As in the best episodes, that theme tied into both the murder mystery and the Lily/Vivian plotline, which was itself closely entwined with the mystery. On the eve of Chuck’s half-birthday, the aunts decide to come out of seclusion to take part in the grand American tradition of going to see the traveling Aquacade. (Glad to see the recession hasn’t hit the thriving traveling aquatic entertainment industry. Nor the cow-shaped mac-and-cheese diner industry.) The Darling Mermaid Darlings’ return to the spotlight is decidedly inauspicious, however, when they encounter their old rivals the Aquadolls—one half of which is gobbled by a performing shark named Bubba during their “interpretation” of the National Anthem. Despite her distaste for surviving synchro-sister Coral (“Don’t sign my name to that ‘Sorry a shark ate your bitch of a sister’ letter”), Lily once again indulges Vivian’s offer to rescue the fallen Aquadoll from her fate as an inept water-daredevil by having her join the Darling Mermaid Darlings in their first show since coming out of retirement to replace the Dolls in the Aquacade.
Despite Coral’s attempt to usurp the Darlings with her one-woman tribute to A Chorus Line—foiled by Olive’s need to tug at shiny things, in this case a gold lamé bowtie—and spurned himbo Shane’s attempt to kill them just as he killed Coral’s sister/partner Blanche, Lil and Viv get their triumphant return to the spotlight. But their glory—and promise of a high-profile European tour—is quickly soured when Coral clues Vivian in to the suspicious circumstances surrounding Lily’s trip to the convent all those years ago. And this is where the episode could have (should have?) ended had the series been able to continue the storyline further. But no one wants Pushing Daisies to end with Lily and Vivian torn apart and Chuck mad at Ned for letting her aunts run off to Europe, where she can’t be their undead guardian angel.
And so we head into a wrap-up montage in which Jim Dale muses about new beginnings over clips of Ned and Chuck showing up on the aunts’ doorstep with flowers and a simple “I’m alive,” Olive getting both her Randy Mann and her own oddly shaped niche eatery, and Emerson being reunited with the shadow of his Lil’ Gumshoe, interspersed with a neat flyover of all the colorful, quirky locales the series has led us through over the past two years. Oh, and Digby running through the same poorly CGI-ed yellow flowers we saw in the pilot. Was it artfully done? Kind of. Was it satisfying? Kind of. Was it up to the standards of Pushing Daisies? No, not really. But for what it was—a hastily assembled ending tacked on to a mostly unrelated storyline—it worked well enough. I am disappointed that such a creative series couldn’t go out in a less banal way—but I get it. I accept it. Acceptance: the final stage of grief. Goodbye Daisies.

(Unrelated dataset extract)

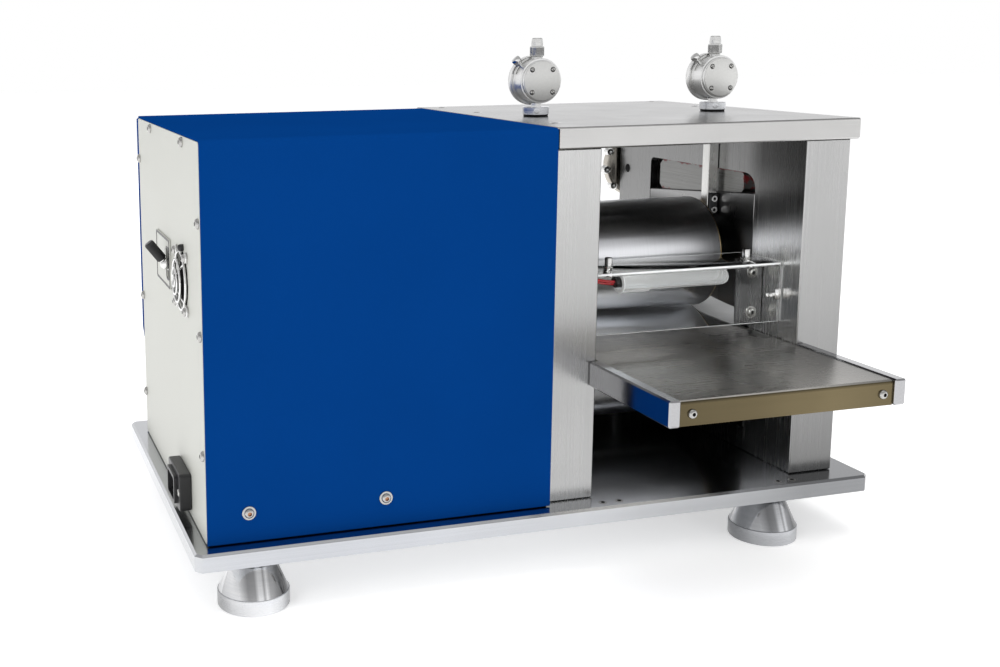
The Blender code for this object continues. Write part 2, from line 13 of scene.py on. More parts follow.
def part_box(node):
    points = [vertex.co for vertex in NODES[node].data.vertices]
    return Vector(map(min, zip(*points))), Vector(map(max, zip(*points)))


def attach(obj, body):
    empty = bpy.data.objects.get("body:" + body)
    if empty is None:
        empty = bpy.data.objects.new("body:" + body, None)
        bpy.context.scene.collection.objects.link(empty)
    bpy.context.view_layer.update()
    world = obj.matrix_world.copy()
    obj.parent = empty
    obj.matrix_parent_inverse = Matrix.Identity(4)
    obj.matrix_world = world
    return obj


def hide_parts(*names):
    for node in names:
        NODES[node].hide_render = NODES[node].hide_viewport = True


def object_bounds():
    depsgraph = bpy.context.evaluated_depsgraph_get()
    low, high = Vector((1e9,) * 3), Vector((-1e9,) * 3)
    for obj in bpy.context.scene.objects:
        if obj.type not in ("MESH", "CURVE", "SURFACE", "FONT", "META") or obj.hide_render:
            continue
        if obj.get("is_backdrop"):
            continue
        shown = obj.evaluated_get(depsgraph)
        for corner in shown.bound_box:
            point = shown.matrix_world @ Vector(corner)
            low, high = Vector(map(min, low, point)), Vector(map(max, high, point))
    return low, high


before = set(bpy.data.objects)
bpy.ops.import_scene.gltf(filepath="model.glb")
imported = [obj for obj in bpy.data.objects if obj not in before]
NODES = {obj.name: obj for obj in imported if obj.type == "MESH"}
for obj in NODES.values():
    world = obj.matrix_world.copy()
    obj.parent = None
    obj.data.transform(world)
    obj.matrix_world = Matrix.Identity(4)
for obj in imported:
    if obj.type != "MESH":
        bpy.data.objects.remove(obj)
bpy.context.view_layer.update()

_lo, _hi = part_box("base_plate")
# layout origin: left end, front edge and top face of the base plate
OX, OY, OZ = -_lo.x * 1000.0, -_lo.y * 1000.0, -_hi.z * 1000.0


def W(x, y, z):
    return Vector(((x - OX) / 1000.0, (y - OY) / 1000.0, (z - OZ) / 1000.0))


# =============================================================== materials
def new_mat(name):
    m = bpy.data.materials.new(name)
    m.use_nodes = True
    return m, m.node_tree, m.node_tree.nodes["Principled BSDF"]


def coords(nt, scale):
    tc = nt.nodes.new("ShaderNodeTexCoord")
    mp = nt.nodes.new("ShaderNodeMapping")
    mp.inputs["Scale"].default_value = scale
    nt.links.new(tc.outputs["Object"], mp.inputs["Vector"])
    return mp.outputs["Vector"]


def noise(nt, scale, detail=3.0, rough=0.55):
    n = nt.nodes.new("ShaderNodeTexNoise")
    n.inputs["Scale"].default_value = 1.0
    n.inputs["Detail"].default_value = detail
    n.inputs["Roughness"].default_value = rough
    nt.links.new(coords(nt, scale), n.inputs["Vector"])
    return n.outputs["Fac"]


def mapr(nt, value, a, b, c, d):
    n = nt.nodes.new("ShaderNodeMapRange")
    nt.links.new(value, n.inputs["Value"])
    for k, v in (("From Min", a), ("From Max", b), ("To Min", c), ("To Max", d)):
        n.inputs[k].default_value = v
    return n.outputs["Result"]


def calc(nt, op, a, b):
    n = nt.nodes.new("ShaderNodeMath")
    n.operation = op
    for i, v in enumerate((a, b)):
        if isinstance(v, (int, float)):
            n.inputs[i].default_value = v
        else:
            nt.links.new(v, n.inputs[i])
    return n.outputs[0]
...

• Another victim of the clearly truncated Aquacade plotline: guest star Michael McDonald, whose role was relegated to one scene (asking Emerson to clear his murderous pet shark’s good name). But there were plenty of other familiar faces populating the aquarium: Wendie Malick, Nora Dunn, Wilson Cruz, Joey Slotnick.
• “We small-boned persons are vulnerable to the exoduses of the mass and panicked variety”
• Blanche in the shark at the morgue: best/worst mutilated corpse in Daisies history?
• Shark wipe is so much better than star wipe.
• Vivian and Lily’s “living in sync practice hour” was amazing. As was Olive’s compulsion to mirror every crotch-baring bit of acrobatics that Sid Tango did.
• I’m a little confused as to why no one had a problem with Chuck going to the Aquacade the first time when her aunts were in the audience, but she was banned from seeing them perform.
• One final thing: Thanks to all of you regular commenters who have followed this show and this blog since the pilot. This has been by far my favorite corner of TV Club, thanks to your positivity and love for this show. With few exceptions, the discussion here has been respectful, intelligent, and entertaining, and I really appreciate that. Thanks for sharing Daisies with me.